> _Recorded data_:

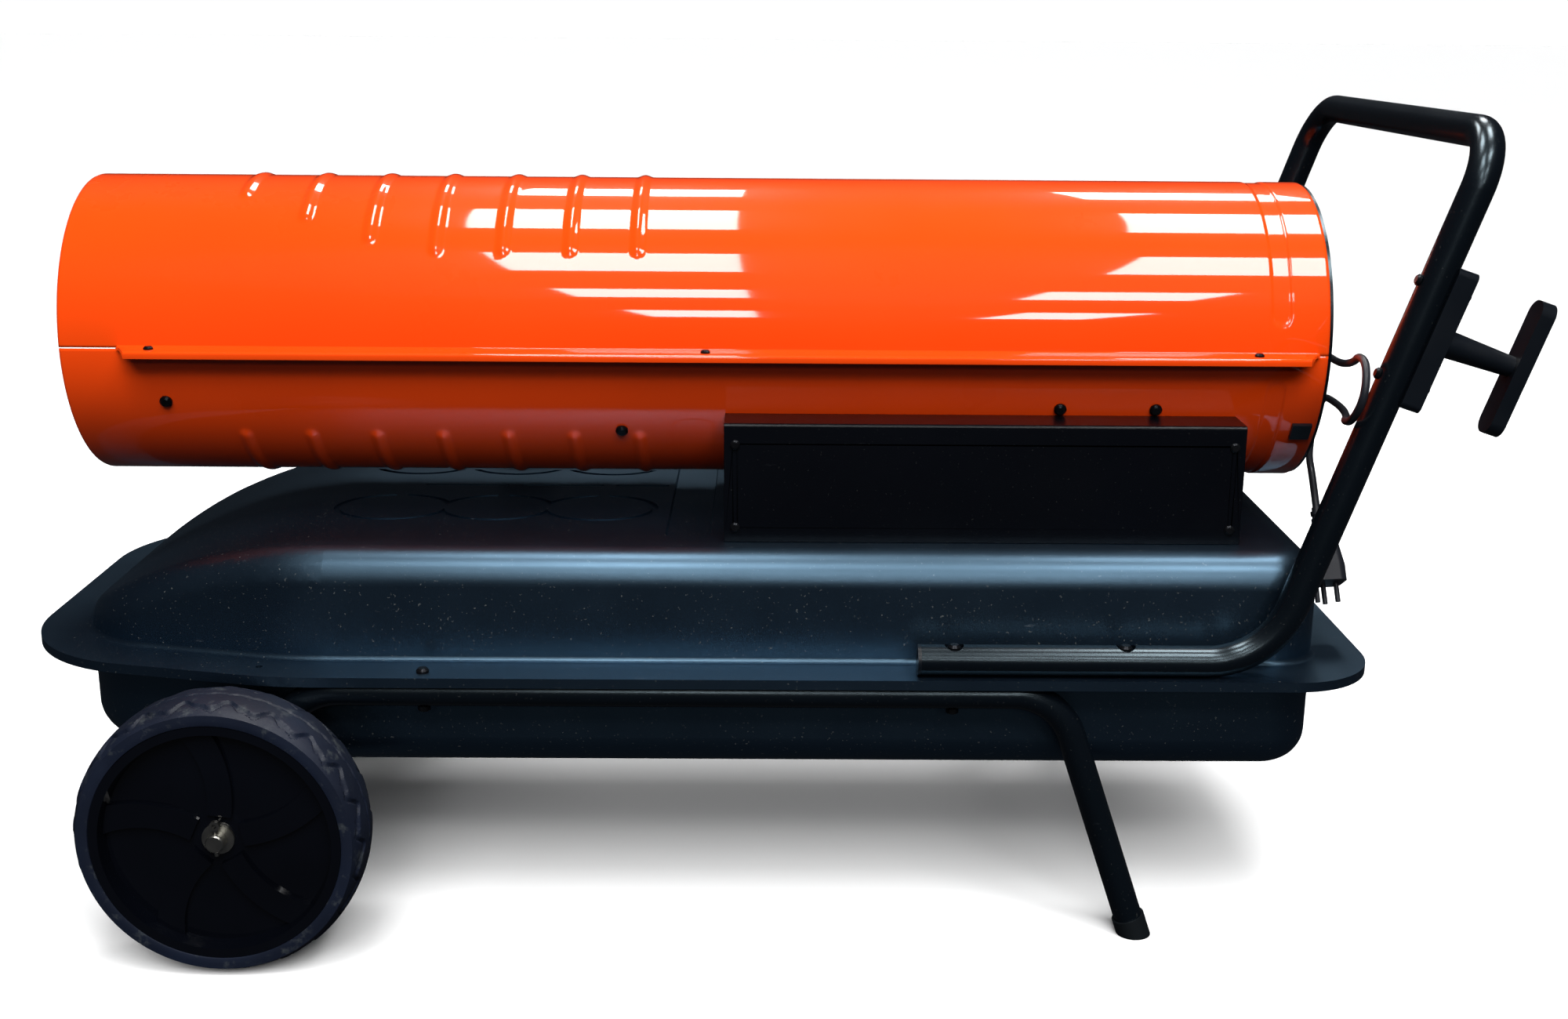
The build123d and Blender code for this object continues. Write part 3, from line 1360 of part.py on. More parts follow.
with BuildPart() as cover_screws:
    for place in cover_screws_at:
        with Locations(outward(*place)):
            add(fastener(cover_screw_head, 2.6, cover_screw_d, 4 * box_sheet))
    for place in floor_screws_at:
        with Locations(place):
            add(fastener(cover_screw_head, 2.6, cover_screw_d, box_sheet + floor_screw_bite))
save(cover_screws.part, "cover_screws")

with BuildPart() as ignition_transformer:
    core_x, core_y, core_z = transformer_size
    transformer_y = transformer_gap + core_y / 2 - box_half
    with Locations((at(transformer_x), transformer_y, roof_z + box_sheet)):
        Box(core_x, core_y, core_z, align=(Align.CENTER, Align.CENTER, Align.MIN))
        Box(core_x + 24, core_y, 2, align=(Align.CENTER, Align.CENTER, Align.MIN))
    fillet(ignition_transformer.edges().group_by(Axis.Z)[-1], 2)
    with Locations(*[
        (at(transformer_x) + d, transformer_y, roof_z + box_sheet + core_z) for d in (-20, 20)
    ]):
        rod(5, 9)
save(ignition_transformer.part, "ignition_transformer")

board_x, board_z = board_size
board_y = box_half - board_standoff
with BuildPart() as control_board:
    with Locations((at(board_at_x), board_y, panel_mid_z)):
        Box(board_x, 1.6, board_z)
    for dx in (-1, 1):
        for dz in (-1, 1):
            place = (
                at(board_at_x) + dx * (board_x / 2 - 5), board_y, panel_mid_z + dz * (board_z / 2 - 5)
            )
            with Locations(Plane(origin=place, z_dir=(0, 1, 0))):
                rod(3, board_standoff)
    for dx, width, height, depth in ((-34, 22, 20, 9), (-4, 18, 26, 11), (32, 24, 15, 6)):
        with Locations((at(board_at_x) + dx, board_y - depth / 2, panel_mid_z - 8)):
            Box(width, depth, height)
save(control_board.part, "control_board")

with BuildPart() as thermostat_body:
    with Locations(knob_plane.offset(-box_sheet)):
        with Locations((0, 0, -12)):
            Box(38, 34, 24)
        rod(stem_r, box_sheet + knob_depth - 3)
save(thermostat_body.part, "thermostat_body")

with BuildPart() as thermostat_knob:
    with Locations(knob_plane.offset(end_play)):
        rod(knob_r, 4)
        rod(knob_r - 3, knob_depth)
        with Locations((0, 0, knob_depth)):
            Box(7, 2 * knob_r - 7, 8)
        rod(stem_r + running_clearance, knob_depth - 2, mode=Mode.SUBTRACT)
save(thermostat_knob.part, "thermostat_knob")

pivot = switch_plane.offset(-rocker_sink)
pivot_bar = Plane(origin=pivot.origin, z_dir=(1, 0, 0))
with BuildPart() as switch_housing:
    with BuildSketch(switch_plane):
        RectangleRounded(switch_width + 5, switch_height + 5, 2)
    extrude(amount=2)
    with BuildSketch(switch_plane):
        Rectangle(switch_width, switch_height)
    extrude(amount=-switch_body)
    with Locations(pivot_bar):
        Cylinder(rocker_r + 2 * end_play, rocker_width + 2 * end_play, mode=Mode.SUBTRACT)
        Cylinder(rocker_pin_r + running_clearance, rocker_width + 3, mode=Mode.SUBTRACT)
save(switch_housing.part, "switch_housing")

with BuildPart() as power_rocker:
    with Locations(pivot_bar):
        Cylinder(rocker_r, rocker_width)
    with BuildSketch(Plane(origin=pivot.origin, x_dir=(0, 1, 0), z_dir=(1, 0, 0)).offset(-rocker_width)):
        with Locations(Location((0, 0, 0), (0, 0, -rocker_swing_deg / 2))):
            Polygon(
                (-3.5, -rocker_r), (5, -rocker_r), (2.5, 0), (5, rocker_r), (-3.5, rocker_r),
                align=None,
            )
    extrude(amount=2 * rocker_width, mode=Mode.INTERSECT)
    with Locations(pivot_bar):
        Cylinder(rocker_pin_r, rocker_width + 2.6)
save(power_rocker.part, "power_rocker")

# ---------------------------------------------------------------- mains lead
gland_plane = Plane(origin=(at(box_rear_x), gland_y, gland_z), z_dir=(1, 0, 0))
with BuildPart() as cable_gland:
    with BuildSketch(gland_plane):
        RegularPolygon(gland_r, 6)
    extrude(amount=6)
    with Locations(gland_plane):
        rod(gland_r - 1.5, 15)
        hang(gland_r - 2, box_sheet)
    with Locations(gland_plane.offset(-box_sheet)):
        hang(gland_r - 0.5, 4)
    with BuildSketch(gland_plane.offset(15)):
        Circle(gland_r - 1.5)
    with BuildSketch(gland_plane.offset(gland_length)):
        Circle(cord_d / 2 + 1.2)
    loft()
save(cable_gland.part, "cable_gland")


def bend_radii(points):
    """Radius of each bend: the bend takes 0.45 of the shorter run beside it."""
    radii = []
    for before, corner, after in zip(points, points[1:], points[2:]):
        run_in = Vector(*corner) - Vector(*before)
        run_out = Vector(*after) - Vector(*corner)
        half_turn = radians(run_in.get_angle(run_out)) / 2
        radii.append(0.45 * min(run_in.length, run_out.length) / tan(half_turn))
    return radii


plug_top = Vector(at(cord_stations[-1][0]), *cord_stations[-1][1:])
plug_dir = (plug_top - Vector(at(cord_stations[-2][0]), *cord_stations[-2][1:])).normalized()
cord_points = [(at(box_rear_x) + gland_length, gland_y, gland_z)]
cord_points += [(at(x), y, z) for x, y, z in cord_stations]
cord_bends = bend_radii(cord_points)
print("cord bends", [round(r, 1) for r in cord_bends])
mains_cord = bent_tube(cord_points, cord_bends, cord_d / 2, 0)
save(mains_cord, "mains_cord")

plug_plane = Plane(origin=plug_top, x_dir=(1, 0, 0), z_dir=plug_dir)
with BuildPart() as mains_plug:
    with BuildSketch(plug_plane):
        Circle(cord_d / 2 + 1)
    with BuildSketch(plug_plane.offset(relief_length)):
        Circle(cord_d / 2 + 3)
    loft()
    for n in range(4):
        with Locations(plug_plane.offset(4 + n * relief_length / 5)):
            rod(cord_d / 2 + 2.6, relief_length / 10)
    with BuildSketch(plug_plane.offset(relief_length)):
        RectangleRounded(2 * plug_r * 0.8, 2 * plug_r * 0.8, 6)
    with BuildSketch(plug_plane.offset(relief_length + plug_length * 0.6)):
        RectangleRounded(2 * plug_r, 2 * plug_r, 8)
    loft()
    with BuildSketch(plug_plane.offset(relief_length + plug_length * 0.6)):
        RectangleRounded(2 * plug_r, 2 * plug_r, 8)
    extrude(amount=plug_length * 0.4)
    with Locations(plug_plane.offset(relief_length + plug_length)):
        with Locations((-plug_pin_y, 0), (plug_pin_y, 0), (0, -0.9 * plug_pin_y)):
            rod(plug_pin_r, plug_pin_length)
save(mains_plug.part, "mains_plug")
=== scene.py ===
import json
from math import asin, cos, degrees, hypot, pi, radians, sin

import bmesh
import bpy
from mathutils import Matrix, Vector


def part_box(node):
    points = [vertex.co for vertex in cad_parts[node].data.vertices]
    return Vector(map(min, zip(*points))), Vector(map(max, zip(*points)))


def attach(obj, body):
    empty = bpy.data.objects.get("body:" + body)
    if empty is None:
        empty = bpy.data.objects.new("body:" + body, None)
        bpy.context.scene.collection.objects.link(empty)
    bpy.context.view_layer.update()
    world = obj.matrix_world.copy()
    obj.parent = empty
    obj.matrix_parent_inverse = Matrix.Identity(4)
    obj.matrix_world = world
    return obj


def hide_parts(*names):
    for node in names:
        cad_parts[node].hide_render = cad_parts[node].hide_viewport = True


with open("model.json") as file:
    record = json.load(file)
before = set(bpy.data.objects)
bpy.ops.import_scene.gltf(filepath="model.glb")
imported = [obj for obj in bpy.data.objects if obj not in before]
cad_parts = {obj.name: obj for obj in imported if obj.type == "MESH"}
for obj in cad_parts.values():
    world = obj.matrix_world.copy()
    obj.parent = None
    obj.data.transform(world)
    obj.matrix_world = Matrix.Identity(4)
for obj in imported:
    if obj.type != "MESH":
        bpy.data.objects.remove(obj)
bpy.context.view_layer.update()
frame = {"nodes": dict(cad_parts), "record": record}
nodes = frame["nodes"]
record = frame["record"]

MM = 0.001                  # a millimetre in metres


def extent(node, axis):
    """Lowest and highest value of a CAD node along an axis, in millimetres."""
    low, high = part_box(node)
    return round(low[axis] / MM, 5), round(high[axis] / MM, 5)


def middle(node, axis):
    """Middle of a CAD node along an axis, in millimetres."""
    return round(sum(extent(node, axis)) / 2, 4)


# Sizes in millimetres. A name that ends in _X is a station measured from the wheel axle.
AXLE_X = middle("axle", 0)  # of the axle itself, in the frame of the CAD
AXLE_Z = middle("axle", 2)
WHEEL_Y = middle("tyre_far", 1)
BARREL_Z = middle("rotor_shaft", 2)
BARREL_R = 142.0
WALL = 1.5
SEAM_Z = round(extent("lower_shell", 2)[1], 4)
OUTLET_X, INTAKE_X = (round(end - AXLE_X, 4) for end in extent("upper_shell", 0))


def at(station):
    """X in the frame of the CAD of a station measured from the axle."""
    return AXLE_X + station


def add_object(name, data):
    obj = bpy.data.objects.new(name, data)
    bpy.context.scene.collection.objects.link(obj)
    return obj


# ---------------------------------------------------------------- materials
def new_material(name):
    """A material with its node tree and its shader."""
    material = bpy.data.materials.new(name)
    material.use_nodes = True
    tree = material.node_tree
    shader = tree.nodes["Principled BSDF"]
    return material, tree, shader


def noise(tree, scale, detail, rough=0.55, stretch=(1, 1, 1)):
    """Noise over the piece's own coordinates, as a value from 0 to 1."""
    coords = tree.nodes.new("ShaderNodeTexCoord")
    mapping = tree.nodes.new("ShaderNodeMapping")
    mapping.inputs["Scale"].default_value = stretch
    texture = tree.nodes.new("ShaderNodeTexNoise")
    texture.inputs["Scale"].default_value = scale
    texture.inputs["Detail"].default_value = detail
    texture.inputs["Roughness"].default_value = rough
    tree.links.new(coords.outputs["Object"], mapping.inputs["Vector"])
    tree.links.new(mapping.outputs["Vector"], texture.inputs["Vector"])
    return texture.outputs["Fac"]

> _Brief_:
Copy out exactly the lines from the one containing "0, 0), z_dir=plug_dir)" to the one containing "for node in", both ends inclusive.

> _Exercise solution_:
plug_plane = Plane(origin=plug_top, x_dir=(1, 0, 0), z_dir=plug_dir)
with BuildPart() as mains_plug:
    with BuildSketch(plug_plane):
        Circle(cord_d / 2 + 1)
    with BuildSketch(plug_plane.offset(relief_length)):
        Circle(cord_d / 2 + 3)
    loft()
    for n in range(4):
        with Locations(plug_plane.offset(4 + n * relief_length / 5)):
            rod(cord_d / 2 + 2.6, relief_length / 10)
    with BuildSketch(plug_plane.offset(relief_length)):
        RectangleRounded(2 * plug_r * 0.8, 2 * plug_r * 0.8, 6)
    with BuildSketch(plug_plane.offset(relief_length + plug_length * 0.6)):
        RectangleRounded(2 * plug_r, 2 * plug_r, 8)
    loft()
    with BuildSketch(plug_plane.offset(relief_length + plug_length * 0.6)):
        RectangleRounded(2 * plug_r, 2 * plug_r, 8)
    extrude(amount=plug_length * 0.4)
    with Locations(plug_plane.offset(relief_length + plug_length)):
        with Locations((-plug_pin_y, 0), (plug_pin_y, 0), (0, -0.9 * plug_pin_y)):
            rod(plug_pin_r, plug_pin_length)
save(mains_plug.part, "mains_plug")
=== scene.py ===
import json
from math import asin, cos, degrees, hypot, pi, radians, sin

import bmesh
import bpy
from mathutils import Matrix, Vector


def part_box(node):
    points = [vertex.co for vertex in cad_parts[node].data.vertices]
    return Vector(map(min, zip(*points))), Vector(map(max, zip(*points)))


def attach(obj, body):
    empty = bpy.data.objects.get("body:" + body)
    if empty is None:
        empty = bpy.data.objects.new("body:" + body, None)
        bpy.context.scene.collection.objects.link(empty)
    bpy.context.view_layer.update()
    world = obj.matrix_world.copy()
    obj.parent = empty
    obj.matrix_parent_inverse = Matrix.Identity(4)
    obj.matrix_world = world
    return obj


def hide_parts(*names):
    for node in names:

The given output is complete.